Mientras tanto, y en gran parte gracias a la puerta abierta por Nozick, ha habido una verdadera floración de la filosofía libertaria. David Gauthier, Jan Narveson, Loren Lomasky, Henry Veatch, Eric Mack, Douglas Den Uyl, Douglas Rasmussen, el prolífico Tibor Machan y el eminente jurista Richard Epstein no han cesado de escribir a favor de una teoría libertaria basada en los derechos. Lamentablemente, Gauthier y Narveson son contractualistas; Lomasky cree en los «derechos a», por lo que difícilmente puede ser tomado como libertario; Veatch es un excelente defensor de los derechos, pero no pasa de ser un simpatizante del pensamiento libertario. Epstein acaba cediendo sobre los derechos y cae en el utilitarismo. Mack, Den Uyl, Rasmussen y Machan son neorandianos [discípulos de Ayn Rand] y, como yo mismo, aristotélicos en filosofía fundamental y lockianos en política. Es una pena que todos ellos se aferren al Estado mínimo.
Estos autores, y muchos otros, aportan una contribución significativa a la literatura libertaria. Sin embargo, a todos ellos, ya sean utilitaristas, contractualistas, lockianos o cualquier otra cosa, les reprocharía que pasan la mayor parte de su tiempo tratando de establecer los fundamentos intelectuales de los derechos. Es un campo fascinante y esencial, pero a fuerza de filosofar sobre los fundamentos, descuidan las aplicaciones concretas de lo que es, o debería ser, el derecho de propiedad de cada persona, y de lo que debería considerarse como un delito o un crimen contra estos derechos.
Tal es precisamente lo que se propone La ética de la libertad.
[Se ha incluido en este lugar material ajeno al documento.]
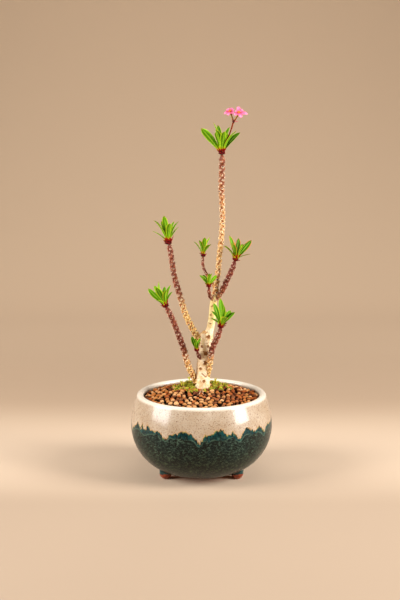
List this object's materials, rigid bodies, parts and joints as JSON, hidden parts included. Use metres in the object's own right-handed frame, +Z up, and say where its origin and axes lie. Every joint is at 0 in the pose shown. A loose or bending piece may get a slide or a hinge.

En una sociedad libre, ¿quién es propietario de qué, y cómo se decide semejante posesión? ¿Cuáles son las implicaciones de la posesión de sí, o las de la primera apropiación de recursos naturales no utilizados todavía? ¿Y cuáles son las implicaciones de estos derechos de propiedad en el ámbito —y sobre la existencia misma— del Estado? Lamento tener que decir que ninguno de los autores mencionados anteriormente ha intentado ni siquiera examinar o responder a estas preguntas. Así, ninguno de ellos ha seguido las huellas de pensadores políticos tales como Locke o Herbert Spencer.
A pesar de la aparición de todos estos textos libertarios en el curso del último decenio, queda mucho por hacer en orden a desarrollar la teoría libertaria y sus aplicaciones. Y más aún, por supuesto, para difundir las ideas libertarias y encarnarlas en las instituciones por todo el mundo.